SUPPLIED DATA:
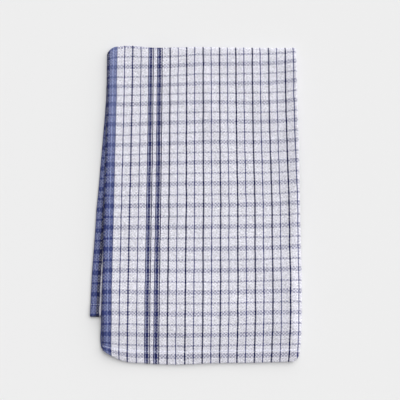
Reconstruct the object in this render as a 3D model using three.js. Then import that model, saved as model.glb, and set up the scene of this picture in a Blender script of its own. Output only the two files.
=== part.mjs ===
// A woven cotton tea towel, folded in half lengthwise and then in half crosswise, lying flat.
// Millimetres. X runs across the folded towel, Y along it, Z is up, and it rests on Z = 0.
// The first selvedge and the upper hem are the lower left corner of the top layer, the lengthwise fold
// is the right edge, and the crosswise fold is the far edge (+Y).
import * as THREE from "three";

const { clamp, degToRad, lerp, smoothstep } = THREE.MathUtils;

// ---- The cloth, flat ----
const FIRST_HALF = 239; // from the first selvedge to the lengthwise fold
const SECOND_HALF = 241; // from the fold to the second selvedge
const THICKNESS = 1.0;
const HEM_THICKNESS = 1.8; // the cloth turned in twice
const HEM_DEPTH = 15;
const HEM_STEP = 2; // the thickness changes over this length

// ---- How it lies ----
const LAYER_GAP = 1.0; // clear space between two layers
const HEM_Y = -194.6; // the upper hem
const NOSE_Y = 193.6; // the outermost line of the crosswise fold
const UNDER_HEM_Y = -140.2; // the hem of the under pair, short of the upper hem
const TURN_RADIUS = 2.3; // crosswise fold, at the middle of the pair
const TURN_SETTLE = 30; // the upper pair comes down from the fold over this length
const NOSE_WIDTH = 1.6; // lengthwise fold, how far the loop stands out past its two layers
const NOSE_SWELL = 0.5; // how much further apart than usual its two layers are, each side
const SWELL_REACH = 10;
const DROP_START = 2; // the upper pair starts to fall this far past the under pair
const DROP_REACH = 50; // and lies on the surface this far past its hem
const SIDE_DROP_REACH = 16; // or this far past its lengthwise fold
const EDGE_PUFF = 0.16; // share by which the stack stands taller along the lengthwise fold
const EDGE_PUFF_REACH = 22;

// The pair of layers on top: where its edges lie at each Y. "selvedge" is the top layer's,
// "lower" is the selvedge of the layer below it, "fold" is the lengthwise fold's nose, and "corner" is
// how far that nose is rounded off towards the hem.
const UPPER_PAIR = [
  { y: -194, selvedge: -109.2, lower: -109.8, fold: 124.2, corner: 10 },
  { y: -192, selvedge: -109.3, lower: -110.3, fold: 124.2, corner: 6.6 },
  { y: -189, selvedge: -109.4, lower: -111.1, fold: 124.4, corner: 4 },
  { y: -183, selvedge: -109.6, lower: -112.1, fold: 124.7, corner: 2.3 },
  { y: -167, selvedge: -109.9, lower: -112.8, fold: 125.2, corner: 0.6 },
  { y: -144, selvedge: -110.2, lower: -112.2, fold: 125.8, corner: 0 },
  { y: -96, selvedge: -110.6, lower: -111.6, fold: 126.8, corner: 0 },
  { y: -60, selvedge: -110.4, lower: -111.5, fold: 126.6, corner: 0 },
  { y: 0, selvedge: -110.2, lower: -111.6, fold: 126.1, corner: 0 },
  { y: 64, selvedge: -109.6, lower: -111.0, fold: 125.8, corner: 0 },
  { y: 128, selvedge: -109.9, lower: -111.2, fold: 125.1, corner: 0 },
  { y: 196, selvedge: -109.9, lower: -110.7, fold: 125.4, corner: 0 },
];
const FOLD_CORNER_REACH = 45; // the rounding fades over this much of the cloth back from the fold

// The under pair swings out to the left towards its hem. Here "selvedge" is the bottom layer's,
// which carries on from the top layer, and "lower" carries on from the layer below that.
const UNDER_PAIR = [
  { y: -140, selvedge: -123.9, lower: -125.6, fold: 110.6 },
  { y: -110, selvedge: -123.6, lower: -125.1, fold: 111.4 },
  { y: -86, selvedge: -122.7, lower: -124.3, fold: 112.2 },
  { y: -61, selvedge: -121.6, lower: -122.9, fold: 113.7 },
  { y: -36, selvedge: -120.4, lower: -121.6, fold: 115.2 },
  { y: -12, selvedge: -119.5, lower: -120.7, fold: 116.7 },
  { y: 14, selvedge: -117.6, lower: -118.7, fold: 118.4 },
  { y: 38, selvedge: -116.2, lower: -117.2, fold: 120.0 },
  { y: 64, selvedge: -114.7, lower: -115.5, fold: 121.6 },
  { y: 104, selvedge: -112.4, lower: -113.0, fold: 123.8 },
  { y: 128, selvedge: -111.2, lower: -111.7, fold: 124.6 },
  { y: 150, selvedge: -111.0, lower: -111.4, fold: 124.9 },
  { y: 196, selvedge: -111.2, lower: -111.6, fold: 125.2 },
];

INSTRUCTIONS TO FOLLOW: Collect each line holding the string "import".

ANSWER TO THE EXERCISE:
Reconstruct the object in this render as a 3D model using three.js. Then import that model, saved as model.glb, and set up the scene of this picture in a Blender script of its own. Output only the two files.
import * as THREE from "three";